One evening, Ed went after another standby: The Job. “How are things down at the newspaper?”

Before I understood the rules of small talk, a less-than-mild acquaintance asked me how my job was going and I actually told him.

I spoke of how we were down two copy editors while having to battle an overbearing managing editor and mediate arguments between the design director and the photo editor. My mouth sprawled about how we had more space to fill in the newspaper because of the declining number of ads sold and how that was consistent with a nationwide trend in the industry. Couple that with the rising cost of newsprint . . .

I realized I had lost person back at “Oh, wait’ll you hear this.” He had not cared about my employment situation, much less the state of newspapers in the United States.
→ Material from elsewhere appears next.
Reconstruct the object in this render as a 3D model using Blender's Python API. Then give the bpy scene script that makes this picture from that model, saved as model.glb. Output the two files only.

He probably just wanted me to ask him how his job was going so he could tell me how the local chamber of commerce was honoring him and 15 others later that month at the Outstanding Merchants banquet. He probably wanted to discuss his sales figures and the number of employees he now had working under him, which was most likely three but he would have said seven.

“How’s work going?” required a response along the lines of “Oh just fine,” or at worst a “Don’t even ask,” followed by a muted guffaw and a rolling of the eyes. “Don’t even ask” tends to strike a chord with most people, as I have found that hating your job is not uncommon.
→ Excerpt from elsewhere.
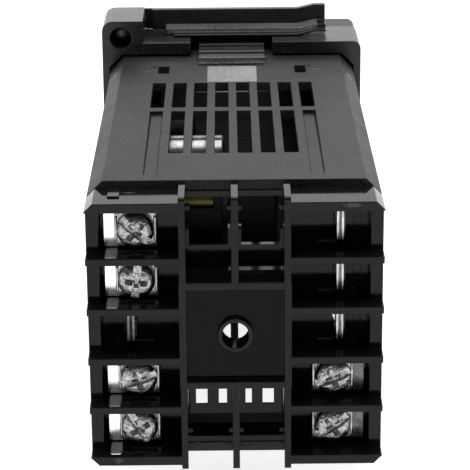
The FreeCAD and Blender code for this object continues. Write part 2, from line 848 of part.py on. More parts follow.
export("case_sleeve", make_case())
export("terminal_block", make_terminal_block())
export("terminal_screws", make_screws())
export("screw_washers", make_washers())
for number, (side, row) in enumerate(fitted, 1):
    export("contact_plate_%d" % number, make_contact_plate(side, row))
for number, (side, row) in enumerate(unfitted, 1):
    export("contact_blade_%d" % number, make_contact_blade(side, row))

export("front_bezel", make_bezel())
export("display_window", make_window())
for name, x in zip(("set_key", "shift_key", "down_key", "up_key"), key_places()):
    export(name, make_key(x))
export("key_switches", make_switches())
export("process_display", display_module(digit_half_width, process_digit_height,
                                         process_digit_z))
export("setpoint_display", display_module(digit_half_width - setpoint_digit_inset,
                                          setpoint_digit_height, setpoint_digit_z))
export("indicator_lamps", make_lamps())
export("display_board", make_display_board())

export("power_board", side_board(1))
export("control_board", side_board(-1))
export("power_header", make_header(1))
export("control_header", make_header(-1))
core, coil = transformer_shapes()
export("transformer_core", core)
export("transformer_coil", coil)
export("reservoir_capacitor", lying_can(can_diameter, can_length, board_face - can_length,
                                        can_y, can_z))
export("filter_capacitor", lying_can(cap_diameter, cap_length, board_face - cap_length,
                                     cap_y, can_z))
export("output_relay", block(-board_face, -board_face + relay_width, relay_y,
                             relay_y + relay_length, -relay_height / 2, relay_height / 2))

export("mounting_frame", make_mounting_frame())
lever = make_lever()
export("release_lever_top", lever)
export("release_lever_bottom", half_turn(lever))
export("clamp_screws", Part.makeCompound([clamp_screw(), half_turn(clamp_screw())]))
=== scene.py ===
import bpy
import bmesh
import math
from random import Random
from mathutils import Matrix, Vector
from mathutils.bvhtree import BVHTree


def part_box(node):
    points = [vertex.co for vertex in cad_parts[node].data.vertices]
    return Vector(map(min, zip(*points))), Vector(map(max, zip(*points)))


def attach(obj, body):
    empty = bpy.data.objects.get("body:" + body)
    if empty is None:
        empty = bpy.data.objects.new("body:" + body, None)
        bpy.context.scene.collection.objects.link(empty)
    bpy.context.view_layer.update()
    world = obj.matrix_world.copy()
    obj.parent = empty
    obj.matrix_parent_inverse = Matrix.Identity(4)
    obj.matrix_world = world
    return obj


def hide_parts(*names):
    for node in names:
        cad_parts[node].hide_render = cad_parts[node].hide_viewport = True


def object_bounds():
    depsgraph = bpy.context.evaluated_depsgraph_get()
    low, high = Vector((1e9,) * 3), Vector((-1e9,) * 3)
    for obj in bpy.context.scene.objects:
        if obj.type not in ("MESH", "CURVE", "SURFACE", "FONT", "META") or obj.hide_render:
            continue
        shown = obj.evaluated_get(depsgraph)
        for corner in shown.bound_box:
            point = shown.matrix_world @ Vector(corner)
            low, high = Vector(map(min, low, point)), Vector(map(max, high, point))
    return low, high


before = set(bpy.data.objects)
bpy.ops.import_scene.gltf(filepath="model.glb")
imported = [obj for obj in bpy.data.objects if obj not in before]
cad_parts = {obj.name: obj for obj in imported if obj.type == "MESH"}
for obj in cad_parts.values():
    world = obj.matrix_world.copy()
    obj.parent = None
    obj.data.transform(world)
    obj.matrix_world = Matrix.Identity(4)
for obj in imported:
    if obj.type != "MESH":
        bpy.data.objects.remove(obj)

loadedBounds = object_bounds()
mm = 0.001
scene = bpy.context.scene
scene.view_settings.view_transform = "Standard"
print("frame loaded")


# small helpers

def corners(node):
    low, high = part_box(node)
    return Vector(low), Vector(high)


def middle(node):
    low, high = corners(node)
    return (low + high) / 2


def camelName(node):
    first, *rest = node.split("_")
    return first + "".join(word.capitalize() for word in rest)


def makeObject(name, mesh):
    piece = bpy.data.objects.new(name, mesh)
    scene.collection.objects.link(piece)
    return piece


def meshFrom(bm, name):
    mesh = bpy.data.meshes.new(name)
    bm.to_mesh(mesh)
    bm.free()
    return mesh


def dress(piece, material, body, replaced=(), smoothAngle=30):
    piece.data.materials.clear()
    piece.data.materials.append(material)
    piece.data.shade_smooth()
    piece.data.set_sharp_from_angle(angle=math.radians(smoothAngle))
    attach(piece, body)
    if replaced:
        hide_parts(*replaced)


def finishPiece(bm, name, material, body, replaced=(), smoothAngle=30, edge=None,
                segments=2, edgeAngle=30):
    # edge is the width of the rounding in millimetres
    piece = makeObject(name, meshFrom(bm, name))
    if edge:
        edges = piece.modifiers.new("edges", "BEVEL")
        edges.width = edge * mm
        edges.segments = segments
        edges.angle_limit = math.radians(edgeAngle)
    dress(piece, material, body, replaced, smoothAngle)


def evaluatedMesh(piece, name):
    graph = bpy.context.evaluated_depsgraph_get()
    mesh = bpy.data.meshes.new_from_object(piece.evaluated_get(graph))
    mesh.name = name
    return mesh


# shader nodes

def addNode(tree, kind, sources=(), **values):
    # a source or a value goes to the socket of its name or number
    node = tree.nodes.new("ShaderNode" + kind)
    for label, value in values.items():
        node.inputs[label.replace("_", " ")].default_value = value
    for label, source in dict(sources).items():
        if isinstance(source, (int, float)):
            node.inputs[label].default_value = source
        else:
            tree.links.new(source, node.inputs[label])
    return node


def addMath(tree, kind, first, second=None, clamp=False):
    sources = {0: first} if second is None else {0: first, 1: second}
    node = addNode(tree, "Math", sources)
    node.operation = kind
    node.use_clamp = clamp
    return node.outputs[0]


def addVectorMath(tree, kind, first, second=None):
    sources = {0: first} if second is None else {0: first, 1: second}
    node = addNode(tree, "VectorMath", sources)
    node.operation = kind
    return node.outputs["Value" if kind == "LENGTH" else 0]


def addNoise(tree, vector, scale, detail=2.0, rough=0.5):
    return addNode(tree, "TexNoise", {"Vector": vector, "Scale": scale}, Detail=detail,
                   Roughness=rough).outputs["Fac"]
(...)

But when Ed asked me about my job, maybe he was different. Maybe he really wanted to know. At least he knew what job I had.

“It’s going alright,” I said, shrugging my shoulders as if I had nothing to complain about.

Sensing my answer had been too short, I blurted out a phrase I had never used before, heard once in the midst of small talk, perhaps.

“Same old same old.”

He nodded, as if knowing exactly where I was coming from. Had he gone as far as he could at his job? Had his once ambitious career dreams completely faded?

Same old, same old?

He nodded because if I had asked him about his job, he would’ve replied with the exact phrase.

And I would have shook my head and said, “Yeah, tell me about it.”